Companies such as enterprise tech firm Conversica are exploring how they can use the tech through Microsoft’s Azure cloud service at its currently discounted price.
While Conversica CEO Jim Kaskade declined to comment about how much the startup is paying, he conceded that the subsidized cost is welcome as it explores how language models can be used effectively.
“If they were truly trying to break even, they’d be charging a hell of a lot more,” Kaskade said.
How it could change
It’s unclear if AI computation will stay expensive as the industry develops. Companies making the foundation models, semiconductor makers and startups all see business opportunities in reducing the price of running AI software.
Nvidia, which has about 95% of the market for AI chips, continues to develop more powerful versions designed specifically for machine learning, but improvements in total chip power across the industry have slowed in recent years.
Still, Nvidia CEO Jensen Huang believes that in 10 years, AI will be “a million times” more efficient because of improvements not only in chips, but also in software and other computer parts.
“Moore’s Law, in its best days, would have delivered 100x in a decade,” Huang said last month on an earnings call. “By coming up with new processors, new systems, new interconnects, new frameworks and algorithms, and working with data scientists, AI researchers on new models, across that entire span, we’ve made large language model processing a million times faster.”
Some startups have focused on the high cost of AI as a business opportunity.
“Nobody was saying ‘You should build something that was purpose-built for inference.’ What would that look like?” said Sid Sheth, founder of D-Matrix, a startup building a system to save money on inference by doing more processing in the computer’s memory, as opposed to on a GPU.
“People are using GPUs today, NVIDIA GPUs, to do most of their inference. They buy the DGX systems that NVIDIA sells that cost a ton of money. The problem with inference is if the workload spikes very rapidly, which is what happened to ChatGPT, it went to like a million users in five days. There is no way your GPU capacity can keep up with that because it was not built for that.
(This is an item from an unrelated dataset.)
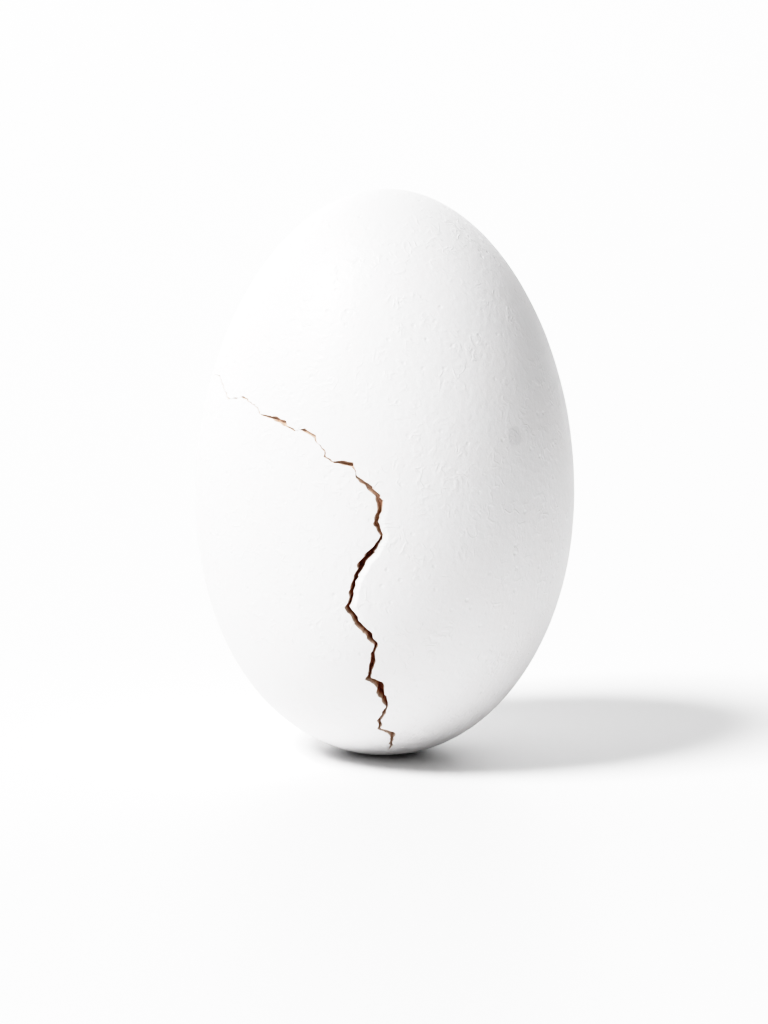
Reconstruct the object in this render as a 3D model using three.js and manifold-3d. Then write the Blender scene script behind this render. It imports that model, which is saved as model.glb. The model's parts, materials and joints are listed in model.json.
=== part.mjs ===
// A hen's egg that stands on its blunt end, with one jagged crack broken through the shell.
// Millimetres, +Z up. The origin is the centre of the small flat spot that the egg stands on,
// and the front of the egg, where the crack is widest, faces -Y.
import * as THREE from "three";
import { mergeVertices } from "three/addons/utils/BufferGeometryUtils.js";
import Module from "manifold-3d";

// Driving dimensions of the egg.
const LENGTH = 62; // from pole to pole, before the flat spot takes a little off the blunt end
const BREADTH = 41.3; // across the widest place
const POINTEDNESS = 0.069; // how much slimmer the upper end is than the lower one; 0 is even
const FULLNESS = 0.004; // how much fuller both ends are than an ellipse's; 0 is an ellipse
const FOOT_DIAMETER = 6; // the flat spot on the blunt end

// Driving dimensions of the crack.
const CRACK_WIDTH = 0.6; // at its widest place
const CRACK_DEPTH = 1.5; // below the shell's surface
const CRACK_FLOOR_WIDTH = 0.5; // at the bottom of the crack, as a share of its width at the top
const CUTTER_OVERRUN = 0.5; // how far the crack's cutter stands out of the surface

// The crack's corners, from its end on the left side down to its end above the flat spot.
// Each is [height in % of the egg's height, bearing in degrees, width in % of CRACK_WIDTH].
// Bearing 0 is the front of the egg, and a bearing is positive towards +X.
const CRACK_CORNERS = [
  [68, -76, 25],
  [66, -63.5, 25],
  [65, -58, 25],
  [66, -52.5, 25],
  [64.5, -46, 25],
  [63.2, -42, 35],
  [63.3, -37.5, 65],
  [62.4, -33.5, 60],
  [61.1, -28.5, 25],
  [61.4, -26, 35],
  [60.3, -22, 35],
  [57.7, -18, 25],
  [56.4, -15.5, 35],
  [56.3, -10.2, 60],
  [54.4, -8.4, 25],
  [53, -5.3, 40],
  [51, -2.3, 65],
  [49.6, -1.1, 90],
  [46.4, -2.6, 65],
  [44.3, -0.6, 40],
  [42.4, -2.2, 60],
  [39.5, -6.4, 85],
  [36, -9.2, 60],
  [31.6, -11.2, 65],
  [28.4, -7.7, 90],
  [25, -2.6, 75],
  [21.6, -4, 60],
  [18.3, -5.4, 50],
  [16.7, -0.9, 85],
  [14.8, -0.4, 100],
  [12.8, 1.6, 35],
  [9.8, -1.6, 40],
  [8.2, -2.2, 35],
  [6.4, 6, 40],
  [5, 4.9, 35],
  [3, 5, 25],
];

// How finely the round shape is faceted, and how exactly the flat spot's edge is found.
const SEGMENTS_AROUND = 64;
const SEGMENTS_ALONG = 40;
const HALVINGS = 60;

const SHELL_COLOUR = 0xf1f0ee;
const SHELL_ROUGHNESS = 0.6;

// The egg's half outline, from its upper pole down to the edge of the flat spot, with X as the
// distance from the axis and Y as the height. It is an ellipse with its two ends made unequal,
// and its parameter t runs evenly over the angle from the upper pole.
class EggOutline extends THREE.Curve {
  constructor() {
    super();
    this.footAngle = Math.PI;
    this.girth = 1;
    this.girth = BREADTH / 2 / Math.max(...this.getPoints(1000).map((p) => p.x));
    this.footAngle = this.#findFootAngle();
  }

  radius(angle) {
    const upward = Math.cos(angle);
    return this.girth * Math.sin(angle) * (1 - POINTEDNESS * upward + FULLNESS * upward ** 2);
  }

  // The angle on the lower half where the outline has narrowed to the flat spot.
  #findFootAngle() {
    let above = Math.PI / 2;
    let below = Math.PI;
    for (let i = 0; i < HALVINGS; i++) {
      const middle = (above + below) / 2;
      if (this.radius(middle) > FOOT_DIAMETER / 2) above = middle;
      else below = middle;
    }
    return above;
  }

  getPoint(t, target = new THREE.Vector2()) {
    const angle = t * this.footAngle;
    const height = (LENGTH / 2) * (Math.cos(angle) - Math.cos(this.footAngle));
    return target.set(this.radius(angle), height);
  }

  // The parameter of the outline's point at a height.
  parameterAt(height) {
    return Math.acos(height / (LENGTH / 2) + Math.cos(this.footAngle)) / this.footAngle;
  }
}

const outline = new EggOutline();
const EGG_HEIGHT = outline.getPoint(0).y;

// The whole egg: its half outline turned on a lathe, with the flat spot closing it below.
function wholeEgg() {
  const profile = [new THREE.Vector2(0, 0)];
  for (let i = SEGMENTS_ALONG; i > 0; i--) {
    profile.push(outline.getPoint(i / SEGMENTS_ALONG));
  }
  profile.push(new THREE.Vector2(0, EGG_HEIGHT));
  return new THREE.LatheGeometry(profile, SEGMENTS_AROUND).rotateX(Math.PI / 2);
}

// The point of the shell's surface at a height and a bearing, and the way straight out of it.
function surfaceAt(height, bearing) {
  const t = outline.parameterAt(height);
  const { x: radius } = outline.getPoint(t);
  const downward = outline.getTangent(t);
  const turn = new THREE.Matrix4().makeRotationZ(THREE.MathUtils.degToRad(bearing));
  return {
    point: new THREE.Vector3(0, -radius, height).applyMatrix4(turn),
    outward: new THREE.Vector3(0, downward.y, downward.x).applyMatrix4(turn),
  };
}

// The crack's cutter: a box with a ring of four vertices for each corner, bent along the crack.
// Its own X lies across the crack, its Y points out of the shell, and its Z counts the corners.
function crackCutter() {
  const corners = CRACK_CORNERS.map(([height, bearing, width]) => ({
    ...surfaceAt((height / 100) * EGG_HEIGHT, bearing),
    width: (width / 100) * CRACK_WIDTH,
  }));
  const last = corners.length - 1;
  const cutter = new THREE.BoxGeometry(1, 1, last, 1, 1, last);
  const vertices = cutter.getAttribute("position");
  for (let v = 0; v < vertices.count; v++) {
    const i = Math.round(vertices.getZ(v) + last / 2);
    const { point, outward, width } = corners[i];
    const before = corners[Math.max(i - 1, 0)].point;
    const after = corners[Math.min(i + 1, last)].point;
    const along = new THREE.Vector3().subVectors(after, before);
    const across = new THREE.Vector3().crossVectors(outward, along).normalize();
    const atTop = vertices.getY(v) > 0;
    const placed = point
      .clone()
      .addScaledVector(outward, atTop ? CUTTER_OVERRUN : -CRACK_DEPTH)
      .addScaledVector(across, vertices.getX(v) * width * (atTop ? 1 : CRACK_FLOOR_WIDTH));
    vertices.setXYZ(v, placed.x, placed.y, placed.z);
  }
  return cutter;
}

const wasm = await Module();
wasm.setup();

// A closed geometry as a solid that can be cut, without the flat triangles that turning an
// outline leaves on its axis.
function toSolid(geometry) {
  const bare = geometry.clone();
  bare.deleteAttribute("normal");
  bare.deleteAttribute("uv");
  const merged = mergeVertices(bare);
  const index = merged.getIndex().array;
  const triangles = [];
  for (let t = 0; t < index.length; t += 3) {
    const [a, b, c] = index.slice(t, t + 3);
    if (a !== b && b !== c && c !== a) triangles.push(a, b, c);
  }
  return new wasm.Manifold(
    new wasm.Mesh({
      numProp: 3,
      vertProperties: merged.getAttribute("position").array,
      triVerts: new Uint32Array(triangles),
    }),
  );
}

// A solid as a geometry with flat faces.
function toGeometry(solid) {
  const mesh = solid.getMesh();
  const geometry = new THREE.BufferGeometry()
    .setAttribute("position", new THREE.BufferAttribute(mesh.vertProperties, 3))
    .setIndex(new THREE.BufferAttribute(mesh.triVerts, 1))
    .toNonIndexed();
  geometry.computeVertexNormals();
  return geometry;
}

// The shell and what is in it, as the one closed body that an egg is until it is opened.
function makeEgg() {
  const cracked = toSolid(wholeEgg()).subtract(toSolid(crackCutter()));
  const shell = new THREE.MeshStandardMaterial({
    color: SHELL_COLOUR,
    roughness: SHELL_ROUGHNESS,
    metalness: 0,
  });
  const mesh = new THREE.Mesh(toGeometry(cracked), shell);
  mesh.name = "egg";
  return mesh;
}

const part = new THREE.Group();
part.add(makeEgg());

export default part;
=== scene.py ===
# %% [markdown]
# # A cracked hen's egg
#
# A white hen's egg stands on its blunt end, and a jagged crack runs from its left side to the
# front and down to the surface it stands on. This lesson builds it in Blender around a plain
# CAD model of the same egg. The CAD model fixes the size and the place, and it is what a
# physics engine rolls about. Blender adds what the eye looks for: a shell that isn't quite
# even, pores and wrinkles, a crack with broken walls, and good light.
#
# The frame of the CAD model comes first, because nothing may be larger than it or elsewhere.

# %% Load the frame
import json
import math

import bmesh
import bpy
import numpy as np
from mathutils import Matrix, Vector, kdtree, noise


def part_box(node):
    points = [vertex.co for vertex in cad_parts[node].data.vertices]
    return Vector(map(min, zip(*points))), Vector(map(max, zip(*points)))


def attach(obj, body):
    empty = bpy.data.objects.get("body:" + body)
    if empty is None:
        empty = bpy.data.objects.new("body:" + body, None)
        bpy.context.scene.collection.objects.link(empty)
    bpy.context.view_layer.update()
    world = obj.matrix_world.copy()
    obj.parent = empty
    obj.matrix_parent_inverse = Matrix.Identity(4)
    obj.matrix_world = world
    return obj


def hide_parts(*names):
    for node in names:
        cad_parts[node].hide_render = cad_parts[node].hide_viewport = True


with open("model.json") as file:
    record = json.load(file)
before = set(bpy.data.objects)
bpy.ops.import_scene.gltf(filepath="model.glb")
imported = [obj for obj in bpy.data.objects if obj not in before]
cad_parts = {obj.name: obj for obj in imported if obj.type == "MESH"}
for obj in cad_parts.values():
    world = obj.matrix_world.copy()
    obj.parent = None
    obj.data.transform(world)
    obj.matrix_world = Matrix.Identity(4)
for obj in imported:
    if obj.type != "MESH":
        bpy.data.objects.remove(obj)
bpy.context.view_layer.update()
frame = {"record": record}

MM = 0.001  # Blender's unit here is the metre, and an egg is easier to think about in millimetres

# %% [markdown]
# ## The egg's outline
#
# An egg is a body of revolution, so its whole shape is one curve. A hen's egg is close to an
# ellipse whose one end has been made slimmer. That takes two small numbers: how much slimmer
# the upper end is, and how full the ends are. A curve drawn by hand would do as well, but the
# formula is smooth everywhere, and smooth is what the eye checks on an egg.
#
# We keep the outline as a table. Its running measure is `travel`, the distance over the skin
# from the upper pole, because on a curved body that is the honest way to say "further down".

# %% Work out the outline from the CAD egg's box
POINTEDNESS = 0.069
FULLNESS = 0.004
FOOT_DIAMETER = 6 * MM
OUTLINE_POINTS = 20001

egg_low, egg_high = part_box("egg")
breadth = egg_high.x - egg_low.x
height = egg_high.z - egg_low.z


def swell(angle):
    """How far the outline is from the axis, at an angle from the upper pole, to a scale."""
    upward = np.cos(angle)
    return np.sin(angle) * (1 - POINTEDNESS * upward + FULLNESS * upward**2)


angles = np.linspace(0, math.pi, OUTLINE_POINTS)
girth = breadth / 2 / swell(angles).max()
below_middle = angles > math.pi / 2
angles = angles[~below_middle | (girth * swell(angles) > FOOT_DIAMETER / 2)]
length = 2 * height / (1 - math.cos(angles[-1]))
print(f"length {length / MM:.2f} mm, breadth {breadth / MM:.2f} mm")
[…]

It was built for training, for graphics acceleration,” he said.
Delangue, the HuggingFace CEO, believes more companies would be better served focusing on smaller, specific models that are cheaper to train and run, instead of the large language models that are garnering most of the attention.
Meanwhile, OpenAI announced last month that it’s lowering the cost for companies to access its GPT models. It now charges one-fifth of one cent for about 750 words of output.
OpenAI’s lower prices have caught the attention of AI Dungeon-maker Latitude.
“I think it’s fair to say that it’s definitely a huge change we’re excited to see happen in the industry and we’re constantly evaluating how we can deliver the best experience to users,” a Latitude spokesperson said. “Latitude is going to continue to evaluate all AI models to be sure we have the best game out there.”